There are currently multiple Acts used by different government departments to administer the acquisition of land for a range of public works and purposes. The Government plans to simplify and streamline the legislation, implementing a framework that recognises the specific requirements of a the relevant authorities which may seek to acquire land and which, where possible, amalgamates relevant provisions across different Acts. The Government also proposes to provide all relevant authorities with the ability to acquire all land tenure types, irrespective of whether the land is freehold or state land.

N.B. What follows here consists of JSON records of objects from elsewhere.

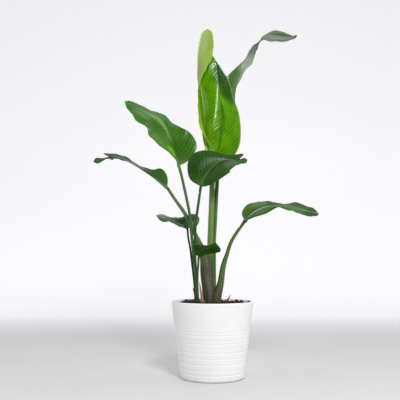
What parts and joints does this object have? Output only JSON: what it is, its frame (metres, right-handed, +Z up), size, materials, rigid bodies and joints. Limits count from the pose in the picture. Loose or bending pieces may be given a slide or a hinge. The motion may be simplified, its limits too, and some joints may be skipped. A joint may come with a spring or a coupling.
{
  "type": "potted bird of paradise",
  "caption": "Bird of paradise plant in a white ribbed round planter, with paddle-shaped leaves on long stalks.",
  "frame": {"origin": "centre of the planter's flat underside, on the surface it stands on", "axes": "+Z up; the arching side leaf reaches towards +X and the front leaves lean towards -Y"},
  "size_m": [0.7332, 0.281, 1.2014],
  "materials": {
    "pot_glaze": "satin",
    "potting_soil": "matt",
    "leaf_bright": "satin",
    "leaf_mid": "satin",
    "leaf_dark": "satin",
    "leaf_bluish": "satin",
    "dry_scale": "matt",
    "red_shoot": "satin",
    "dry_stub": "matt"
  },
  "bodies": {
    "root": {"pot": "pot_glaze", "soil": "potting_soil", "frond_tall_unfurling": "leaf_bright", "frond_tall_twisted": "leaf_mid", "frond_upper_left": "leaf_mid", "frond_lower_left": "leaf_mid", "frond_front_dark": "leaf_dark", "frond_small_left": "leaf_bluish", "frond_right": "leaf_mid", "frond_small_front": "leaf_dark", "dry_scale": "dry_scale", "red_sprout": "red_shoot", "dry_stub": "dry_stub"}
  },
  "joints": []
}
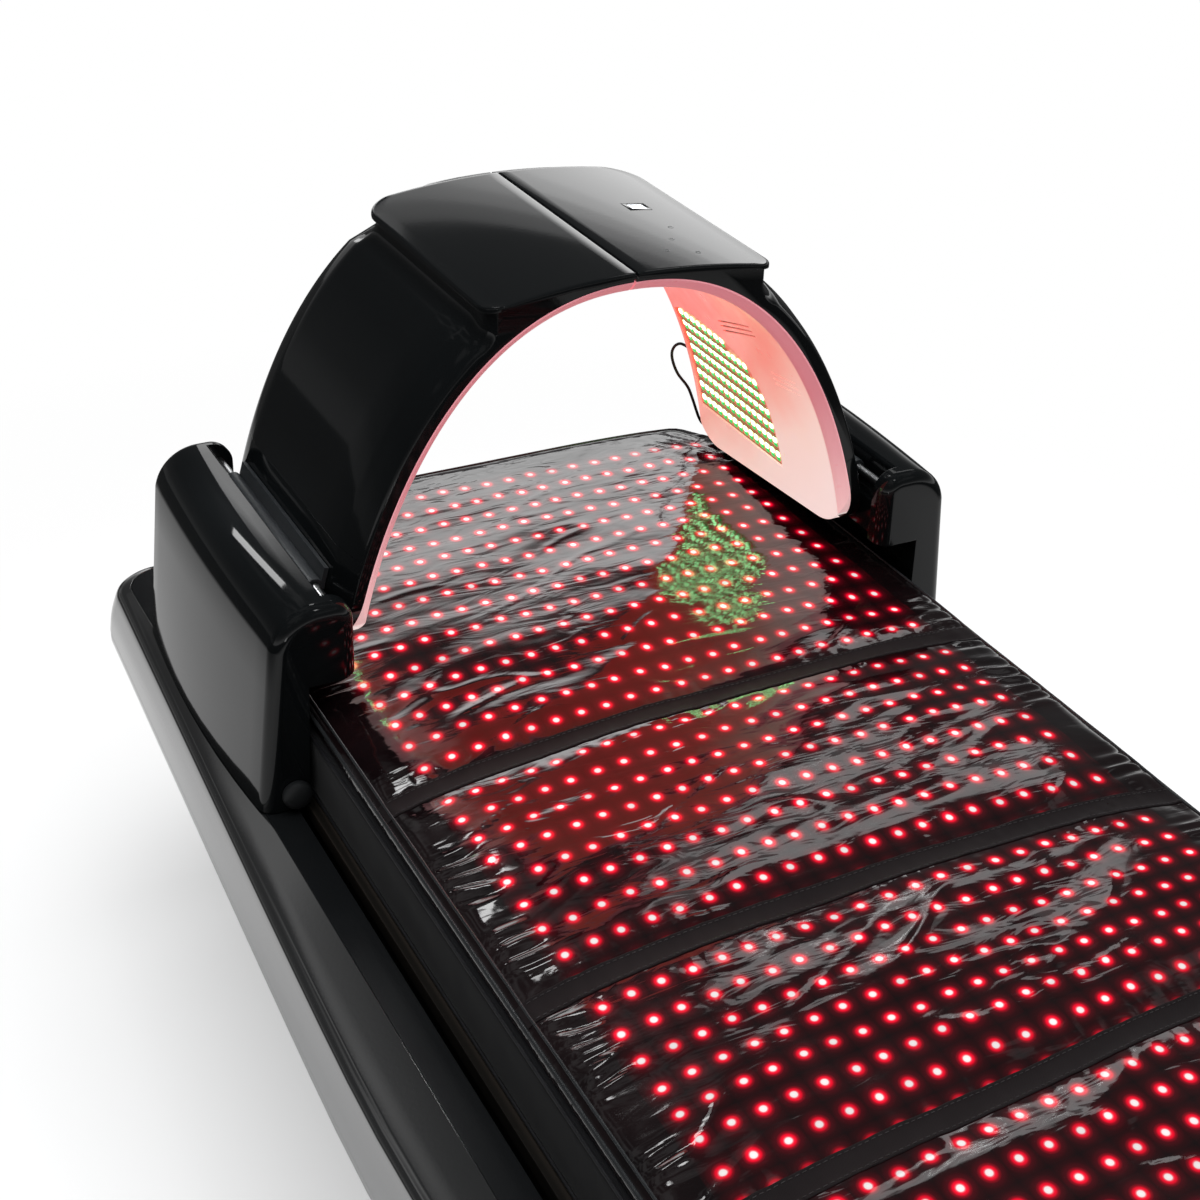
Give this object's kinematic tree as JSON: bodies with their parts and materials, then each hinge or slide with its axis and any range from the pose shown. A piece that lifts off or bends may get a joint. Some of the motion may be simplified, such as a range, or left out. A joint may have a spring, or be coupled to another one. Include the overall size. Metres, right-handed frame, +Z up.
{
  "type": "red light therapy bed",
  "caption": "Low moulded couch with a padded vinyl mat of red lights and a sliding two-part light arch over it, hinged in a pedestal at each side.",
  "frame": {"origin": "on the floor, under the middle of the bed", "axes": "+Y along the bed towards the end where the arch stands at rest, +Z up, +X to the right of somebody who looks along +Y"},
  "size_m": [1.0516, 2.154, 0.992],
  "materials": {
    "gloss_black": "polished black, mirror-like",
    "dark_steel": "satin powder coat",
    "bright_steel": "brushed",
    "grey_fabric": "woven, matt",
    "led_mat": "clear wrinkled vinyl over a black backing with red lights",
    "pink_liner": "smooth, lit from behind the window",
    "led_board": "light board with rows of bright lights",
    "black_rubber": "matt",
    "display_glass": "small lit window",
    "wood_board": "plain board, out of sight"
  },
  "bodies": {
    "base": {"side_shell_right": "gloss_black", "side_shell_left": "gloss_black", "skirt_right": "gloss_black", "skirt_left": "gloss_black", "side_deck_right": "gloss_black", "side_deck_left": "gloss_black", "frame_beam_right": "dark_steel", "frame_beam_left": "dark_steel", "leg_head_right": "dark_steel", "leg_head_left": "dark_steel", "leg_foot_right": "dark_steel", "leg_foot_left": "dark_steel", "foot_pad_head_right": "black_rubber", "foot_pad_head_left": "black_rubber", "foot_pad_foot_right": "black_rubber", "foot_pad_foot_left": "black_rubber", "guide_rail_right": "bright_steel", "guide_rail_left": "bright_steel", "board_riser_right": "wood_board", "board_riser_left": "wood_board", "cross_member_head": "dark_steel", "cross_member_foot": "dark_steel", "end_deck_head": "gloss_black", "end_deck_foot": "gloss_black", "mattress_platform": "wood_board", "power_supply": "dark_steel", "mains_inlet": "black_rubber", "mattress": "grey_fabric", "light_mat": "led_mat"},
    "mains_rocker": {"mains_rocker": "black_rubber"},
    "carriage_right": {"pedestal_right": "gloss_black", "carriage_bracket_right": "dark_steel", "slide_block_right": "bright_steel", "hinge_pin_right": "bright_steel", "bumper_right": "black_rubber", "arch_lead": "black_rubber", "pedestal_lead_gland": "black_rubber"},
    "arch_right": {"arch_shell_right": "gloss_black", "wing_shell_right": "gloss_black", "liner_right": "pink_liner", "light_board_right": "led_board", "hinge_arm_right": "dark_steel", "catch_magnet_right": "bright_steel", "arch_cap_right": "gloss_black", "display_window": "display_glass", "arch_lead_gland": "black_rubber"},
    "carriage_left": {"pedestal_left": "gloss_black", "carriage_bracket_left": "dark_steel", "slide_block_left": "bright_steel", "hinge_pin_left": "bright_steel", "bumper_left": "black_rubber"},
    "arch_left": {"arch_shell_left": "gloss_black", "wing_shell_left": "gloss_black", "liner_left": "pink_liner", "light_board_left": "led_board", "hinge_arm_left": "dark_steel", "catch_magnet_left": "bright_steel", "arch_cap_left": "gloss_black"}
  },
  "joints": [
    {"name": "carriage_right_slide", "type": "slide", "parent": "base", "child": "carriage_right", "axis": [0, 1, 0], "range_m": [-1.4, 0]},
    {"name": "carriage_left_slide", "type": "slide", "parent": "base", "child": "carriage_left", "axis": [0, 1, 0], "range_m": [-1.4, 0]},
    {"name": "arch_right_hinge", "type": "hinge", "parent": "carriage_right", "child": "arch_right", "pos_m": [0.36, 0.689, 0.662], "axis": [0, 1, 0], "range_deg": [0, 60]},
    {"name": "arch_left_hinge", "type": "hinge", "parent": "carriage_left", "child": "arch_left", "pos_m": [-0.36, 0.689, 0.662], "axis": [0, -1, 0], "range_deg": [0, 60]},
    {"name": "mains_rocker_hinge", "type": "hinge", "parent": "base", "child": "mains_rocker", "pos_m": [-0.228, 1.068, 0.393], "axis": [1, 0, 0], "range_deg": [0, 14]}
  ],
  "couplings": [
    {"joint": "carriage_left_slide", "follows": "carriage_right_slide", "ratio": 1}
  ]
}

A state leaseholder can presently apply to have their land reconfigured under the Land Act 1994, with approval granted by the Queensland Government. This can result in a conflict with local government schemes. It is proposed that local governments should be able to apply the same types of conditions on a reconfiguration of state leasehold as they would on freehold land, such as imposing infrastructure charges or requiring buffer zones.

Other possible reforms

The discussion paper also seeks comments about other opportunities for reform that may simplify the current management and use of state land, and gives the following examples of possible simplifications:

  • The amendment of section 322 of the Land Act 1994, to remove the inconsistency of requiring ministerial approval for the transfer of a sublease, even though such approval was not a requirement to the grant of the sublease itself.
  • The introduction of a self-assessment process or certification process for transferring leases under the Land Act 1994.

Conclusion

There is no certainty that all, or any, of the reforms raised in the discussion paper will necessarily be implemented, as the reform process for these matters is only just starting. If the reforms are pursued, then there will obviously be significantly more detail involved, and further consequences to be considered, once the proposed legislative changes are released.

However, at this early stage, it appears that the discussion paper raises a number of sensible reforms that will hopefully be implemented in appropriate future legislative changes.